For thousands of years, the land we in the West call "China" was at once a place of immense mystery and incredible innovation. Clock mechanisms, paper, silk, gunpowder,sailing technology, ship rudders, the compass and other inventions enriched her culture and then crossed the borders into the West. Her explorers traveled the world.

Then she turned inward. She became weak. The rising West took full advantage and China suffered. And she has never forgotten.

Now we are in 2011 and China has again become the colossus of Asia. She has, her admirers will say, finally regained her historic, rightful place in the world. There's just one problem. She's carried with her into the new century the ragged remnants of a Western political disease called communism -- jettisoned most of its basic philosophy but hung onto its most loathsome symptom, an obsession with tyrannical control over her own people. She insists on it, for stability.
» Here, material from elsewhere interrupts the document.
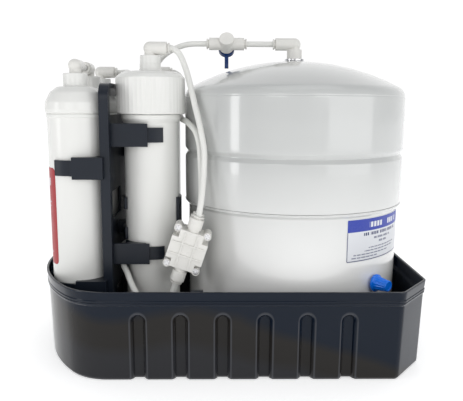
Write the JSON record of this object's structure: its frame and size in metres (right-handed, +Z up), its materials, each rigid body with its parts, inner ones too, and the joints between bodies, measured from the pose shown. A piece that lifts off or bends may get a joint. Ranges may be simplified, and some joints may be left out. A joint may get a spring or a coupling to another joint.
{
  "type": "reverse osmosis unit",
  "caption": "Compact reverse osmosis water unit: a tray that holds inline filters, a membrane housing and a pressure tank, with push-in tubing and valves.",
  "frame": {"origin": "middle of the tray's underside, on the surface it stands on", "axes": "+X from the filters to the tank, along the length; +Y to the back; +Z up"},
  "size_m": [0.422, 0.284, 0.3569],
  "materials": {
    "tray_plastic": "glossy",
    "bracket_plastic": "satin",
    "tank_paint": "gloss powder coat",
    "housing_white": "glossy",
    "fitting_plastic": "semi-gloss",
    "tube_plastic": "semi-gloss",
    "blue_plastic": "semi-gloss",
    "label_paper": "satin paper",
    "red_label": "satin film",
    "plated_steel": "bright",
    "pin_brass": "satin",
    "bladder_rubber": "matt",
    "element_wrap": "satin tape",
    "sediment_media": "matt",
    "carbon_media": "matt"
  },
  "bodies": {
    "unit": {"base_tray": "tray_plastic", "filter_bracket": "bracket_plastic", "upper_filter_clips": "bracket_plastic", "lower_filter_clips": "bracket_plastic", "membrane_hooks": "bracket_plastic", "tank_upper_shell": "tank_paint", "tank_lower_shell": "tank_paint", "tank_bladder": "bladder_rubber", "tank_base_ring": "tray_plastic", "tank_outlet_nipple": "plated_steel", "tank_label": "label_paper", "air_valve_stem": "plated_steel", "tank_elbow": "fitting_plastic", "ball_valve_body": "fitting_plastic", "membrane_housing": "housing_white", "membrane_cap": "housing_white", "membrane_cap_seal": "bladder_rubber", "membrane_element": "element_wrap", "membrane_elbow": "fitting_plastic", "sediment_filter_housing": "housing_white", "sediment_filter_core": "sediment_media", "sediment_filter_label": "red_label", "carbon_filter_housing": "housing_white", "carbon_filter_core": "carbon_media", "block_filter_housing": "housing_white", "block_filter_core": "carbon_media", "post_filter_housing": "housing_white", "post_filter_core": "carbon_media", "prefilter_elbows": "fitting_plastic", "post_filter_tee": "fitting_plastic", "lower_port_fittings": "fitting_plastic", "shutoff_front_cover": "fitting_plastic", "shutoff_rear_cover": "fitting_plastic", "shutoff_screws": "plated_steel", "tank_link_tube": "tube_plastic", "filter_link_tube": "tube_plastic", "membrane_feed_tube": "tube_plastic", "tank_line_tube": "tube_plastic", "product_tube": "tube_plastic", "feed_tube": "tube_plastic"},
    "lever_and_ball": {"ball_valve_lever": "blue_plastic", "ball_valve_ball": "plated_steel"},
    "air_cap": {"air_valve_cap": "blue_plastic"},
    "air_pin": {"air_valve_pin": "pin_brass"},
    "plunger": {"shutoff_plunger": "bladder_rubber"},
    "tank_elbow_collet": {"tank_elbow_collet": "fitting_plastic"},
    "ball_valve_tank_collet": {"ball_valve_tank_collet": "fitting_plastic"},
    "ball_valve_line_collet": {"ball_valve_line_collet": "fitting_plastic"},
    "membrane_elbow_collet": {"membrane_elbow_collet": "fitting_plastic"},
    "sediment_elbow_collet": {"sediment_elbow_collet": "fitting_plastic"},
    "carbon_elbow_collet": {"carbon_elbow_collet": "fitting_plastic"},
    "block_elbow_collet": {"block_elbow_collet": "fitting_plastic"},
    "tee_tank_collet": {"tee_tank_collet": "fitting_plastic"},
    "tee_product_collet": {"tee_product_collet": "fitting_plastic"},
    "shutoff_membrane_collet": {"shutoff_membrane_collet": "fitting_plastic"},
    "shutoff_product_collet": {"shutoff_product_collet": "fitting_plastic"},
    "shutoff_feed_collet": {"shutoff_feed_collet": "fitting_plastic"},
    "shutoff_permeate_collet": {"shutoff_permeate_collet": "fitting_plastic"}
  },
  "joints": [
    {"name": "ball_valve_turn", "type": "hinge", "parent": "unit", "child": "lever_and_ball", "pos_m": [-0.0015, 0, 0.3445], "axis": [0, 0.866, -0.5], "range_deg": [0, 90]},
    {"name": "air_cap_pull", "type": "slide", "parent": "unit", "child": "air_cap", "axis": [0.6388, -0.7694, 0], "range_m": [0, 0.02]},
    {"name": "air_pin_press", "type": "slide", "parent": "unit", "child": "air_pin", "axis": [-0.6388, 0.7694, 0], "range_m": [0, 0.001], "stiffness_N_per_m": 400, "springref_m": -0.001},
    {"name": "shutoff_plunger_travel", "type": "slide", "parent": "unit", "child": "plunger", "axis": [0, 1, 0], "range_m": [-0.0015, 0.0015], "stiffness_N_per_m": 600},
    {"name": "tank_elbow_collet_press", "type": "slide", "parent": "unit", "child": "tank_elbow_collet", "axis": [1, 0, 0], "range_m": [0, 0.0015], "stiffness_N_per_m": 500, "springref_m": -0.0005},
    {"name": "ball_valve_tank_collet_press", "type": "slide", "parent": "unit", "child": "ball_valve_tank_collet", "axis": [-1, 0, 0], "range_m": [0, 0.0015], "stiffness_N_per_m": 500, "springref_m": -0.0005},
    {"name": "ball_valve_line_collet_press", "type": "slide", "parent": "unit", "child": "ball_valve_line_collet", "axis": [1, 0, 0], "range_m": [0, 0.0015], "stiffness_N_per_m": 500, "springref_m": -0.0005},
    {"name": "membrane_elbow_collet_press", "type": "slide", "parent": "unit", "child": "membrane_elbow_collet", "axis": [-1, 0, 0], "range_m": [0, 0.0015], "stiffness_N_per_m": 500, "springref_m": -0.0005},
    {"name": "sediment_elbow_collet_press", "type": "slide", "parent": "unit", "child": "sediment_elbow_collet", "axis": [0, -1, 0], "range_m": [0, 0.0015], "stiffness_N_per_m": 500, "springref_m": -0.0005},
    {"name": "carbon_elbow_collet_press", "type": "slide", "parent": "unit", "child": "carbon_elbow_collet", "axis": [0, 1, 0], "range_m": [0, 0.0015], "stiffness_N_per_m": 500, "springref_m": -0.0005},
    {"name": "block_elbow_collet_press", "type": "slide", "parent": "unit", "child": "block_elbow_collet", "axis": [-1, 0, 0], "range_m": [0, 0.0015], "stiffness_N_per_m": 500, "springref_m": -0.0005},
    {"name": "tee_tank_collet_press", "type": "slide", "parent": "unit", "child": "tee_tank_collet", "axis": [0, 1, 0], "range_m": [0, 0.0015], "stiffness_N_per_m": 500, "springref_m": -0.0005},
    {"name": "tee_product_collet_press", "type": "slide", "parent": "unit", "child": "tee_product_collet", "axis": [-1, 0, 0], "range_m": [0, 0.0015], "stiffness_N_per_m": 500, "springref_m": -0.0005},
    {"name": "shutoff_membrane_collet_press", "type": "slide", "parent": "unit", "child": "shutoff_membrane_collet", "axis": [-0.3173, 0, -0.9483], "range_m": [0, 0.0015], "stiffness_N_per_m": 500, "springref_m": -0.0005},
    {"name": "shutoff_product_collet_press", "type": "slide", "parent": "unit", "child": "shutoff_product_collet", "axis": [-0.3173, 0, -0.9483], "range_m": [0, 0.0015], "stiffness_N_per_m": 500, "springref_m": -0.0005},
    {"name": "shutoff_feed_collet_press", "type": "slide", "parent": "unit", "child": "shutoff_feed_collet", "axis": [0.3173, 0, 0.9483], "range_m": [0, 0.0015], "stiffness_N_per_m": 500, "springref_m": -0.0005},
    {"name": "shutoff_permeate_collet_press", "type": "slide", "parent": "unit", "child": "shutoff_permeate_collet", "axis": [0.3173, 0, 0.9483], "range_m": [0, 0.0015], "stiffness_N_per_m": 500, "springref_m": -0.0005}
  ]
}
Who knows what the future holds? Will the Middle Kingdom ultimately become a democracy, allowing full freedom of speech, worship and the press? Or will it forever manage to alienate those inalienable rights?

China must also now share the globe with nations unborn in the days when she, Persia and Imperial Rome alone ruled the world. That day has passed forever. How will she behave amongst new friends, foes and rivals? Will the global community ultimately bless or curse her modern rise to power?

Ask a Tasman, if you can still find one, how enlightened the British Empire was in its behavior towards his ancestors ... or a Cherokee how the rising U.S. nation treated his people ... and these are the "good guys" of history. What will be said of China? The page is yet unwritten.